Set task:
Exactly repeat the full listing that follows.

Supplied material:
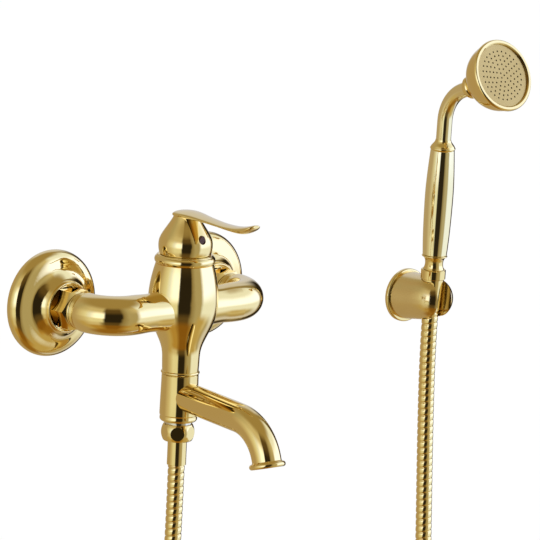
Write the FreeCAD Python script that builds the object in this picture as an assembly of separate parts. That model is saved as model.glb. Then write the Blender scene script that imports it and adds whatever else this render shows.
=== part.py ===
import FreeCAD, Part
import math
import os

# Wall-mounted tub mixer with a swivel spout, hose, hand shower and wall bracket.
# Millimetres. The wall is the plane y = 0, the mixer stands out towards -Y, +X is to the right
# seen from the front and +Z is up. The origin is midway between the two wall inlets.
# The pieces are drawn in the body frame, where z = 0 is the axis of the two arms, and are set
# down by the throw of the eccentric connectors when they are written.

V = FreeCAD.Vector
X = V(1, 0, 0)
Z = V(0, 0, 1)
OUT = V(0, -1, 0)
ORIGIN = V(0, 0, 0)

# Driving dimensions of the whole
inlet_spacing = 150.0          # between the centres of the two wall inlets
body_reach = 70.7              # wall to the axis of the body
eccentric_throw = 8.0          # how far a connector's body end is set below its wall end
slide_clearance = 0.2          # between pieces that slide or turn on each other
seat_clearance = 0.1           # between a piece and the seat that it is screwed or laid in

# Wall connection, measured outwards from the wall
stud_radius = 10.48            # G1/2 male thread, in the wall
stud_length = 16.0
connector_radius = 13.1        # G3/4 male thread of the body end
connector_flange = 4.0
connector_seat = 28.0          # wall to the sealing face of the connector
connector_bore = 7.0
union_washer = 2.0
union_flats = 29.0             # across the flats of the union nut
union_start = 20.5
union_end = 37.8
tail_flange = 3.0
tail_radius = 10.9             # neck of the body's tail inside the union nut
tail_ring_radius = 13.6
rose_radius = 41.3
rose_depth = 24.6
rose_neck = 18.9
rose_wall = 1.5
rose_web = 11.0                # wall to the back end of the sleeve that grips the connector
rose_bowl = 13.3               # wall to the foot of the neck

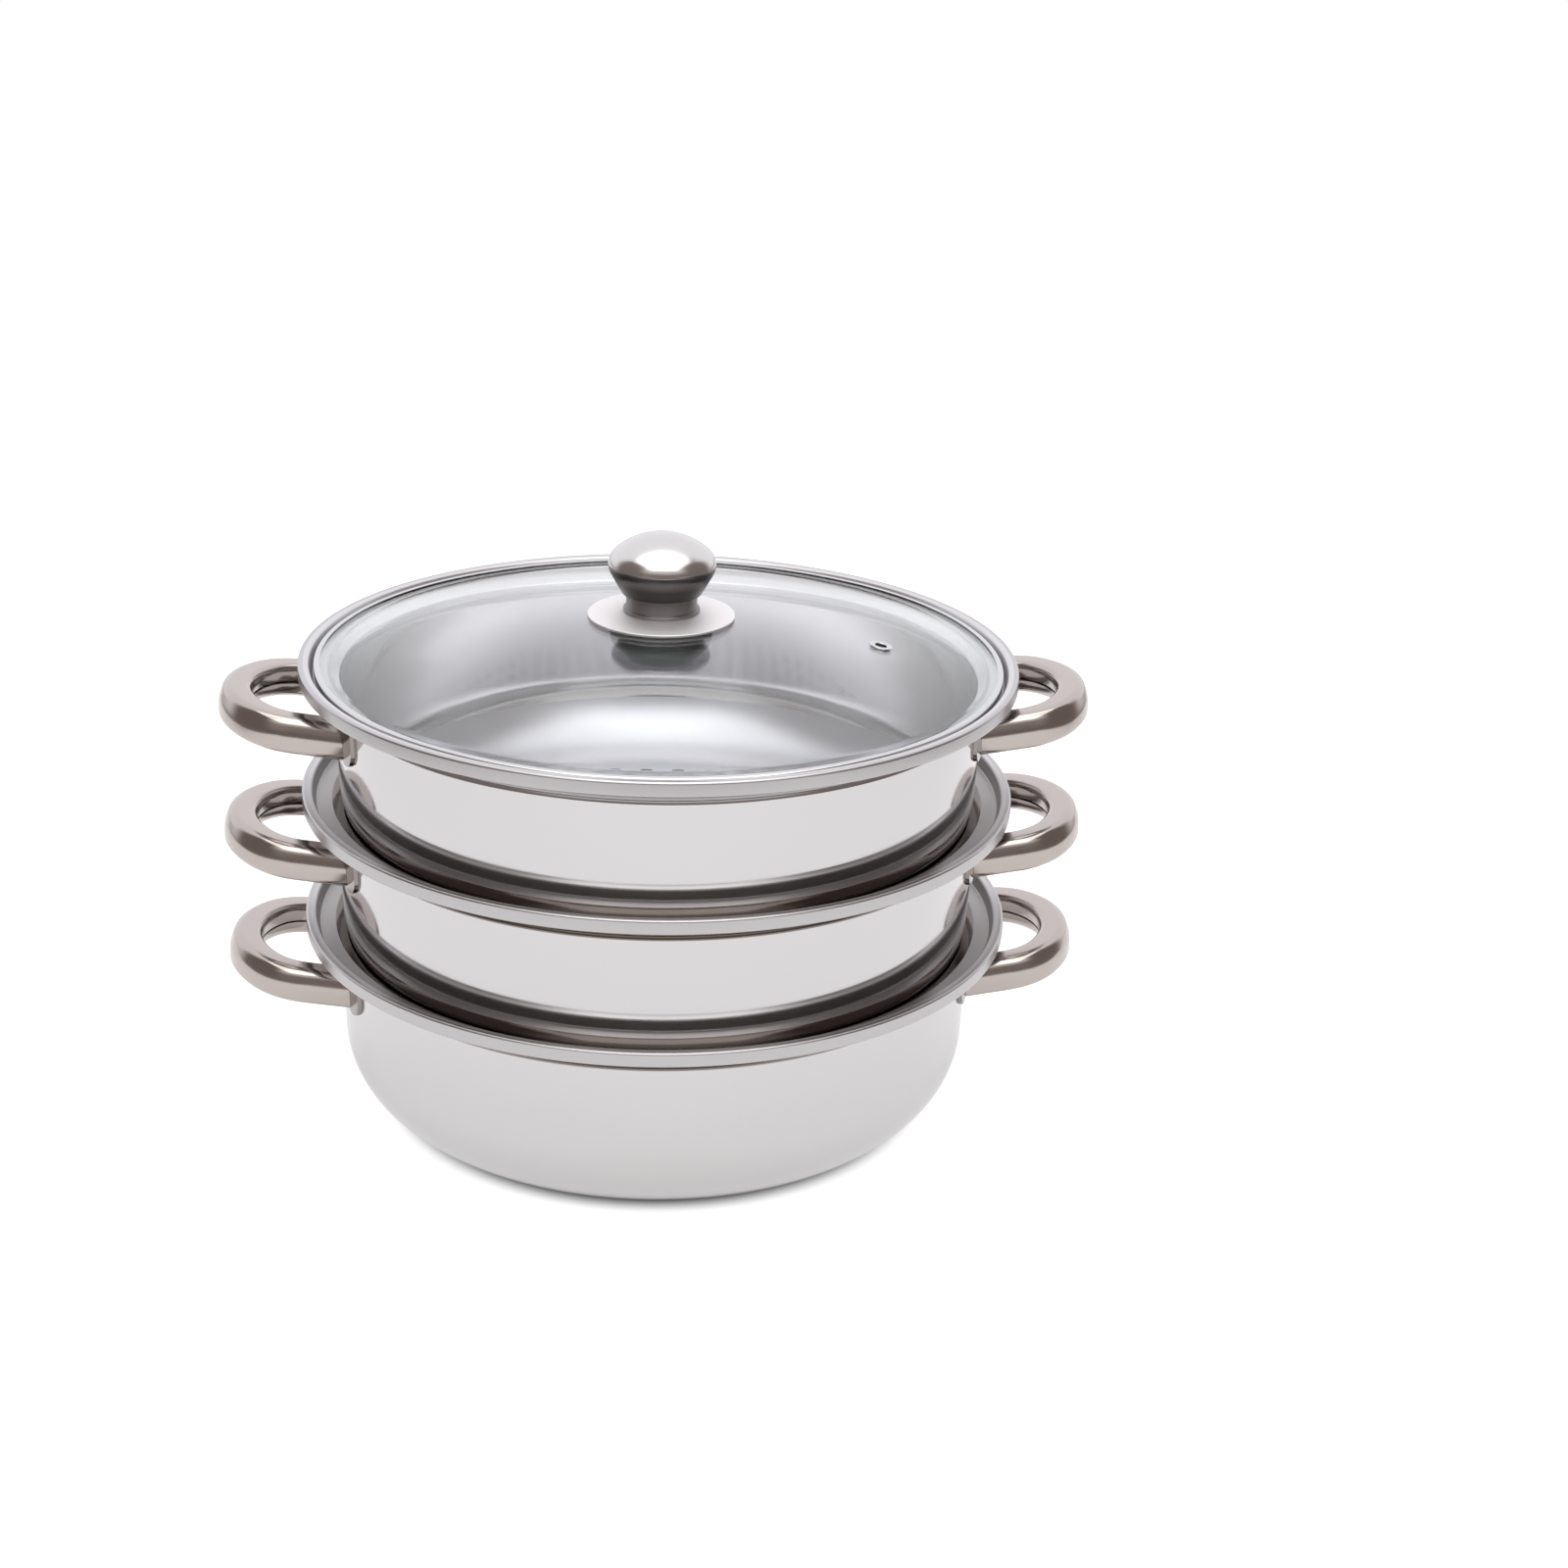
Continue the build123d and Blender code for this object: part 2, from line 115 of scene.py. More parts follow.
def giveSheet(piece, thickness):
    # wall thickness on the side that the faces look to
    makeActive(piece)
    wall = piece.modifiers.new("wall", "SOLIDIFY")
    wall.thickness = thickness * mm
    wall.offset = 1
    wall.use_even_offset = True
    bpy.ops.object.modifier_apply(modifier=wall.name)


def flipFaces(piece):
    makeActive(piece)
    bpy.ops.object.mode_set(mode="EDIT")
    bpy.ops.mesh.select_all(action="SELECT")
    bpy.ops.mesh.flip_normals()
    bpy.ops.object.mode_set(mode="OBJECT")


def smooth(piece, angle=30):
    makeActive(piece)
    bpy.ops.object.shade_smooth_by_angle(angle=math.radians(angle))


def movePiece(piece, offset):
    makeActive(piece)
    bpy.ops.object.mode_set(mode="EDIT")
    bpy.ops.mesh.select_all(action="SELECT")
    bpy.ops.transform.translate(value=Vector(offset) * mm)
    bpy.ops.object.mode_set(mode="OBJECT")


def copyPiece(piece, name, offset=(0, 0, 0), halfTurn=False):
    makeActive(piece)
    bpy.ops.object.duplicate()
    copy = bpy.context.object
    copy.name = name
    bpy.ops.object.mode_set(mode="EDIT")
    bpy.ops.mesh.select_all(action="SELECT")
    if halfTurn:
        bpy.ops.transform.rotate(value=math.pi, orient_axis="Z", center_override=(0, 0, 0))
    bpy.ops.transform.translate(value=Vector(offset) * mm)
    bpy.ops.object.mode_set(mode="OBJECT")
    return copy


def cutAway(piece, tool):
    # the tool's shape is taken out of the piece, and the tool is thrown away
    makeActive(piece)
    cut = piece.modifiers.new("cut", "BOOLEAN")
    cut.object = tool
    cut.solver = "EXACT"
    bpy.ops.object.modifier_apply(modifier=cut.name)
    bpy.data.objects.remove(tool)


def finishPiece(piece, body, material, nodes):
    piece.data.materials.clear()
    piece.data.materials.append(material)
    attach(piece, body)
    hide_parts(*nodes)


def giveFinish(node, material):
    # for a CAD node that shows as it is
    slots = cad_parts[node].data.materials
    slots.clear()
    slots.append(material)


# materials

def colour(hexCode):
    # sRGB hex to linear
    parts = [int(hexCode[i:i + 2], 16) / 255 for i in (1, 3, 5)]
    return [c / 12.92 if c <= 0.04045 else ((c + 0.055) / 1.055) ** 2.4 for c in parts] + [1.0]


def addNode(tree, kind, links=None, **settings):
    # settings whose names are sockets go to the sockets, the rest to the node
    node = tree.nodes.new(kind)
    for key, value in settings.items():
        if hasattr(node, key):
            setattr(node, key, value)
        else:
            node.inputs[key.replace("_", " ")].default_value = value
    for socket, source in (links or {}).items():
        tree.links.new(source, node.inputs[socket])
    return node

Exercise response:
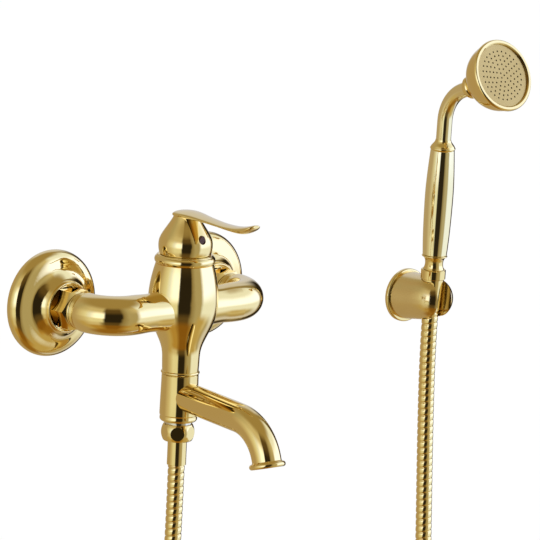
Write the FreeCAD Python script that builds the object in this picture as an assembly of separate parts. That model is saved as model.glb. Then write the Blender scene script that imports it and adds whatever else this render shows.
=== part.py ===
import FreeCAD, Part
import math
import os

# Wall-mounted tub mixer with a swivel spout, hose, hand shower and wall bracket.
# Millimetres. The wall is the plane y = 0, the mixer stands out towards -Y, +X is to the right
# seen from the front and +Z is up. The origin is midway between the two wall inlets.
# The pieces are drawn in the body frame, where z = 0 is the axis of the two arms, and are set
# down by the throw of the eccentric connectors when they are written.

V = FreeCAD.Vector
X = V(1, 0, 0)
Z = V(0, 0, 1)
OUT = V(0, -1, 0)
ORIGIN = V(0, 0, 0)

# Driving dimensions of the whole
inlet_spacing = 150.0          # between the centres of the two wall inlets
body_reach = 70.7              # wall to the axis of the body
eccentric_throw = 8.0          # how far a connector's body end is set below its wall end
slide_clearance = 0.2          # between pieces that slide or turn on each other
seat_clearance = 0.1           # between a piece and the seat that it is screwed or laid in

# Wall connection, measured outwards from the wall
stud_radius = 10.48            # G1/2 male thread, in the wall
stud_length = 16.0
connector_radius = 13.1        # G3/4 male thread of the body end
connector_flange = 4.0
connector_seat = 28.0          # wall to the sealing face of the connector
connector_bore = 7.0
union_washer = 2.0
union_flats = 29.0             # across the flats of the union nut
union_start = 20.5
union_end = 37.8
tail_flange = 3.0
tail_radius = 10.9             # neck of the body's tail inside the union nut
tail_ring_radius = 13.6
rose_radius = 41.3
rose_depth = 24.6
rose_neck = 18.9
rose_wall = 1.5
rose_web = 11.0                # wall to the back end of the sleeve that grips the connector
rose_bowl = 13.3               # wall to the foot of the neck

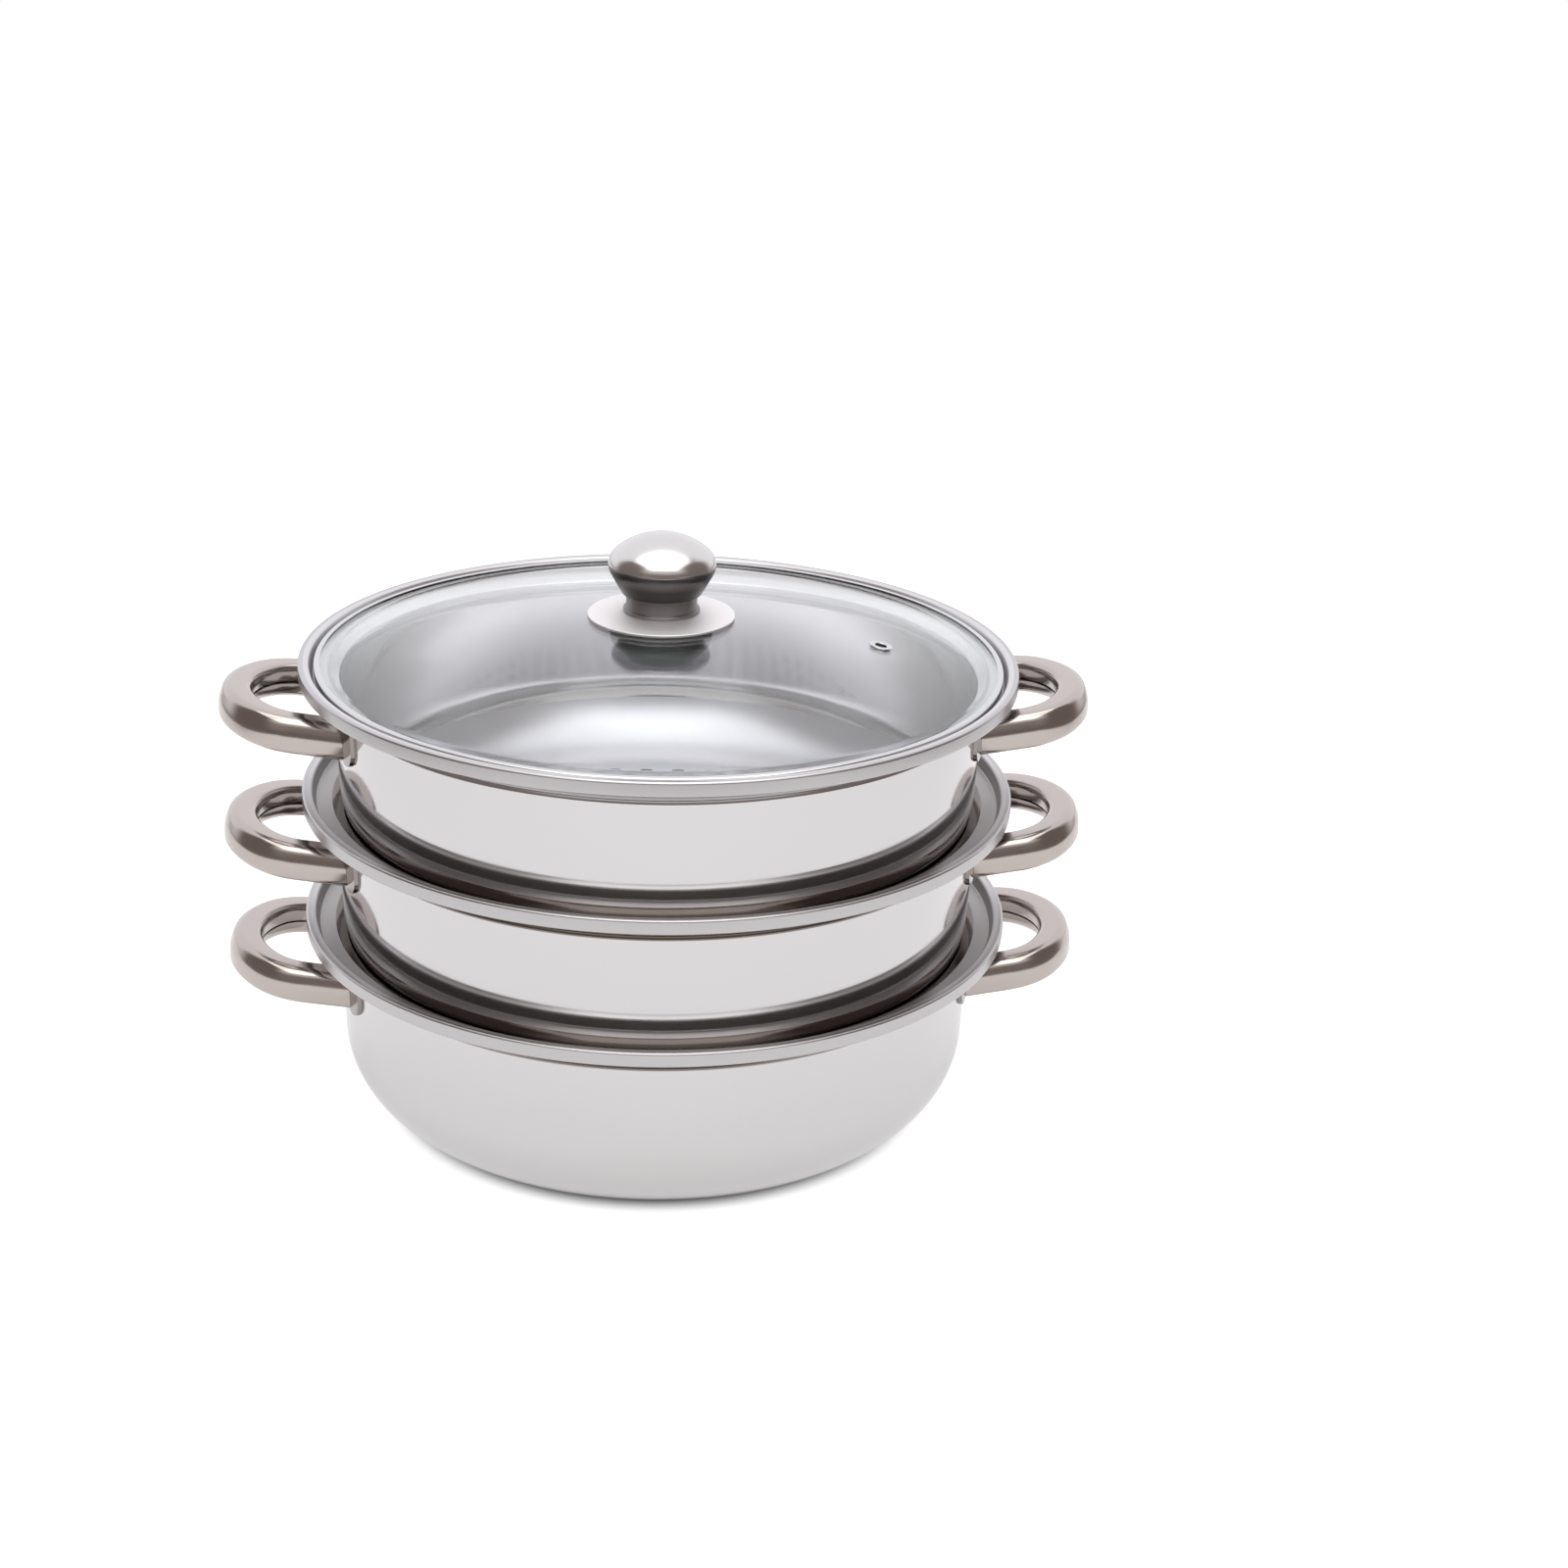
Continue the build123d and Blender code for this object: part 2, from line 115 of scene.py. More parts follow.
def giveSheet(piece, thickness):
    # wall thickness on the side that the faces look to
    makeActive(piece)
    wall = piece.modifiers.new("wall", "SOLIDIFY")
    wall.thickness = thickness * mm
    wall.offset = 1
    wall.use_even_offset = True
    bpy.ops.object.modifier_apply(modifier=wall.name)


def flipFaces(piece):
    makeActive(piece)
    bpy.ops.object.mode_set(mode="EDIT")
    bpy.ops.mesh.select_all(action="SELECT")
    bpy.ops.mesh.flip_normals()
    bpy.ops.object.mode_set(mode="OBJECT")


def smooth(piece, angle=30):
    makeActive(piece)
    bpy.ops.object.shade_smooth_by_angle(angle=math.radians(angle))


def movePiece(piece, offset):
    makeActive(piece)
    bpy.ops.object.mode_set(mode="EDIT")
    bpy.ops.mesh.select_all(action="SELECT")
    bpy.ops.transform.translate(value=Vector(offset) * mm)
    bpy.ops.object.mode_set(mode="OBJECT")


def copyPiece(piece, name, offset=(0, 0, 0), halfTurn=False):
    makeActive(piece)
    bpy.ops.object.duplicate()
    copy = bpy.context.object
    copy.name = name
    bpy.ops.object.mode_set(mode="EDIT")
    bpy.ops.mesh.select_all(action="SELECT")
    if halfTurn:
        bpy.ops.transform.rotate(value=math.pi, orient_axis="Z", center_override=(0, 0, 0))
    bpy.ops.transform.translate(value=Vector(offset) * mm)
    bpy.ops.object.mode_set(mode="OBJECT")
    return copy


def cutAway(piece, tool):
    # the tool's shape is taken out of the piece, and the tool is thrown away
    makeActive(piece)
    cut = piece.modifiers.new("cut", "BOOLEAN")
    cut.object = tool
    cut.solver = "EXACT"
    bpy.ops.object.modifier_apply(modifier=cut.name)
    bpy.data.objects.remove(tool)


def finishPiece(piece, body, material, nodes):
    piece.data.materials.clear()
    piece.data.materials.append(material)
    attach(piece, body)
    hide_parts(*nodes)


def giveFinish(node, material):
    # for a CAD node that shows as it is
    slots = cad_parts[node].data.materials
    slots.clear()
    slots.append(material)


# materials

def colour(hexCode):
    # sRGB hex to linear
    parts = [int(hexCode[i:i + 2], 16) / 255 for i in (1, 3, 5)]
    return [c / 12.92 if c <= 0.04045 else ((c + 0.055) / 1.055) ** 2.4 for c in parts] + [1.0]


def addNode(tree, kind, links=None, **settings):
    # settings whose names are sockets go to the sockets, the rest to the node
    node = tree.nodes.new(kind)
    for key, value in settings.items():
        if hasattr(node, key):
            setattr(node, key, value)
        else:
            node.inputs[key.replace("_", " ")].default_value = value
    for socket, source in (links or {}).items():
        tree.links.new(source, node.inputs[socket])
    return node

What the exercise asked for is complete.